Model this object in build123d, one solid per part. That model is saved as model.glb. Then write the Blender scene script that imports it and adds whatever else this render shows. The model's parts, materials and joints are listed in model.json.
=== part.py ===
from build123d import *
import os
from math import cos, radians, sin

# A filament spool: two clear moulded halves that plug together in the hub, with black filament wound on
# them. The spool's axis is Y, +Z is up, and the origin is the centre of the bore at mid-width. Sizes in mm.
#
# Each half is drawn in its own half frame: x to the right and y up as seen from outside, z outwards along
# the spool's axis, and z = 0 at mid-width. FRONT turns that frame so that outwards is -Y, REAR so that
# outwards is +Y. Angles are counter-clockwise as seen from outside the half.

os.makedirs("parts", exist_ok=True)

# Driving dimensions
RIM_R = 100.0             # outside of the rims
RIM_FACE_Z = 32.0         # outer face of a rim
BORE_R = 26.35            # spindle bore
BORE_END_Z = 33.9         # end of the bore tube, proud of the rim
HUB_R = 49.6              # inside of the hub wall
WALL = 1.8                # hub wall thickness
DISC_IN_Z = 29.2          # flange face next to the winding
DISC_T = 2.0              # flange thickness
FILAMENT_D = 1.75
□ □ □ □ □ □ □
Return all the data above once more, precisely as given.

OUTPUT »
Model this object in build123d, one solid per part. That model is saved as model.glb. Then write the Blender scene script that imports it and adds whatever else this render shows. The model's parts, materials and joints are listed in model.json.
=== part.py ===
from build123d import *
import os
from math import cos, radians, sin

# A filament spool: two clear moulded halves that plug together in the hub, with black filament wound on
# them. The spool's axis is Y, +Z is up, and the origin is the centre of the bore at mid-width. Sizes in mm.
#
# Each half is drawn in its own half frame: x to the right and y up as seen from outside, z outwards along
# the spool's axis, and z = 0 at mid-width. FRONT turns that frame so that outwards is -Y, REAR so that
# outwards is +Y. Angles are counter-clockwise as seen from outside the half.

os.makedirs("parts", exist_ok=True)

# Driving dimensions
RIM_R = 100.0             # outside of the rims
RIM_FACE_Z = 32.0         # outer face of a rim
BORE_R = 26.35            # spindle bore
BORE_END_Z = 33.9         # end of the bore tube, proud of the rim
HUB_R = 49.6              # inside of the hub wall
WALL = 1.8                # hub wall thickness
DISC_IN_Z = 29.2          # flange face next to the winding
DISC_T = 2.0              # flange thickness
FILAMENT_D = 1.75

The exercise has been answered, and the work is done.